No doubt the purpose of all this, and all the other Greenwich Time bullshit, is to persuade us to love the council, and to re-elect the wise and beneficient leader who features so constantly in its pages. But I feel increasingly sure that it is having precisely the opposite effect.

I never used to have all that many quarrels with the people who run Greenwich. I’ve even voted for some of them. It isn’t one of the more outrageously useless authorities – it was quite good over Greenwich Market, for instance.

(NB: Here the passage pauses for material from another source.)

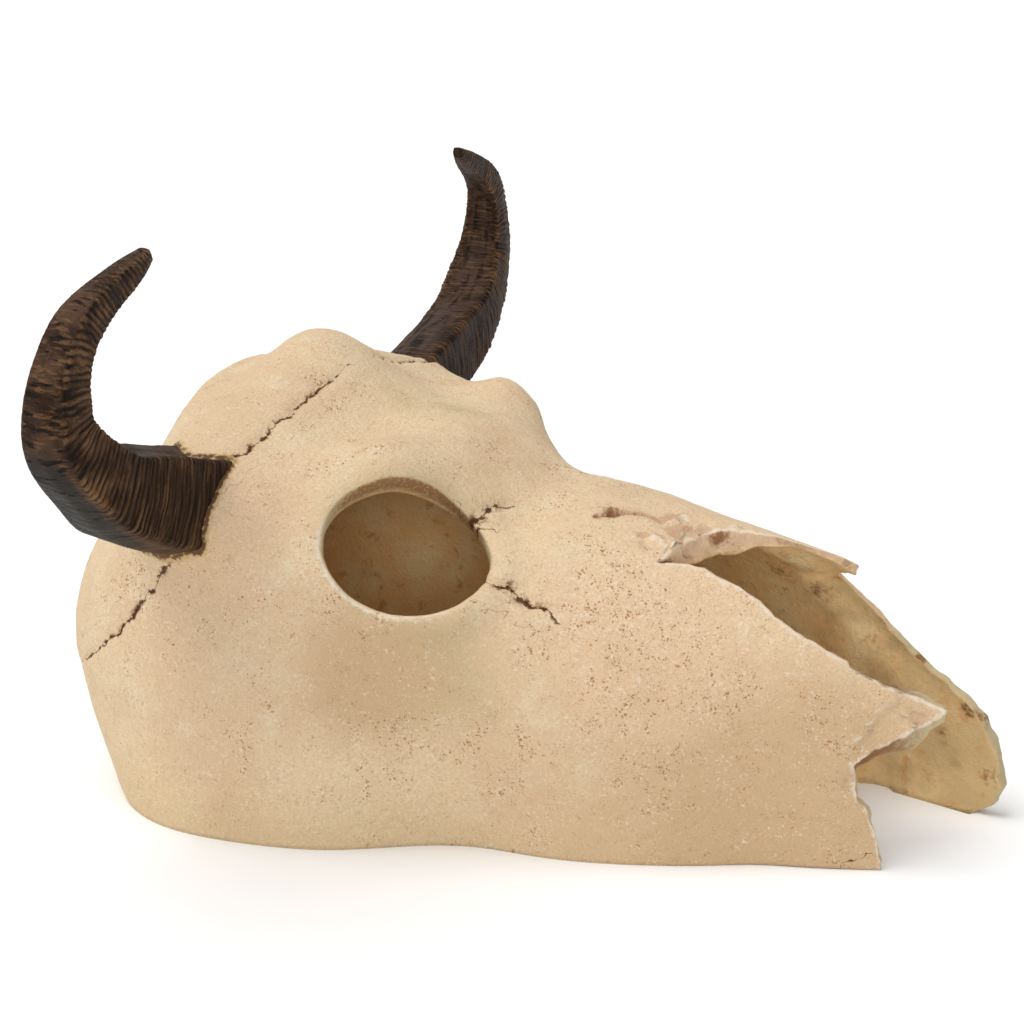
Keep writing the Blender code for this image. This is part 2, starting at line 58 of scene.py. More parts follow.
# %% Camera
AZIMUTH = math.radians(22)
ELEVATION = math.radians(16)
CAMERA_DISTANCE = 0.532
CAMERA_TARGET = Vector((-0.0033, -0.0068, 0.062))
FOCAL_PIXELS = 2500 / 1024    # focal length as a share of the picture's width
SENSOR = 36.0
back = Vector((math.sin(AZIMUTH) * math.cos(ELEVATION), -math.cos(AZIMUTH) * math.cos(ELEVATION),
               math.sin(ELEVATION)))
lens = bpy.data.cameras.new("camera")
lens.sensor_width = SENSOR
lens.lens = FOCAL_PIXELS * SENSOR
camera = bpy.data.objects.new("camera", lens)
camera.location = CAMERA_TARGET + back * CAMERA_DISTANCE
camera.rotation_mode = "QUATERNION"
camera.rotation_quaternion = (-back).to_track_quat("-Z", "Y")
bpy.context.scene.collection.objects.link(camera)
bpy.context.scene.camera = camera
bpy.context.scene.view_settings.view_transform = "Standard"
print("camera at", [round(v, 3) for v in camera.location])

# %% Floor and lights
FLOOR_HALF = 6.0
FLOOR_WHITE = (0.96, 0.96, 0.96)
FLOOR_ROUGHNESS = 0.9
SKY = 0.52                # strength of the even white light from all round
LIGHTS = {                # direction that it comes from, width in degrees, strength
    "key": ((-0.55, -0.35, 1.5), 45, 2.0),
    "fill": ((0.361, -0.891, 0.276), 14, 0.5),
}


def plain_material(name, colour, roughness):
    """Material of one colour, for the floor only."""
    made = bpy.data.materials.new(name)
    made.use_nodes = True
    shader = made.node_tree.nodes["Principled BSDF"]
    shader.inputs["Base Color"].default_value = (*colour, 1)
    shader.inputs["Roughness"].default_value = roughness
    return made


def stage():
    """White floor, white surroundings and two soft lights."""
    mesh = bpy.data.meshes.new("floor")
    reach = FLOOR_HALF
    mesh.from_pydata([(-reach, -reach, 0), (reach, -reach, 0), (reach, reach, 0), (-reach, reach, 0)],
                     [], [(0, 1, 2, 3)])
    floor = bpy.data.objects.new("floor", mesh)
    bpy.context.scene.collection.objects.link(floor)
    mesh.materials.append(plain_material("white floor", FLOOR_WHITE, FLOOR_ROUGHNESS))
    world = bpy.data.worlds.new("surroundings")
    world.use_nodes = True
    world.node_tree.nodes["Background"].inputs["Color"].default_value = (1, 1, 1, 1)
    world.node_tree.nodes["Background"].inputs["Strength"].default_value = SKY
    bpy.context.scene.world = world
    for name, (direction, width, strength) in LIGHTS.items():
        light = bpy.data.lights.new(name, "SUN")
        light.angle = math.radians(width)
        light.energy = strength
        lamp = bpy.data.objects.new(name, light)
        lamp.location = direction
        lamp.rotation_mode = "QUATERNION"
        lamp.rotation_quaternion = (-Vector(direction)).to_track_quat("-Z", "Y")
        bpy.context.scene.collection.objects.link(lamp)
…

But I, and other people I know, feel insulted by the sheer stupidity and relentlessness of Greenwich Time – now published, incredibly, every single week. We feel angry at the simply improper way that our money is being used to promote politically-motivated distortions. And with non-council related feature material alongside all the Town Hall happy-news, I feel concerned that the clear intention is to undermine independent local newspapers which can paint the full picture.

They no longer have a state-controlled press in East Germany, Poland or the Czech Republic. But below the radar, and in keeping with our new status as a country where freedom is being nibbled away, we are getting one in Britain.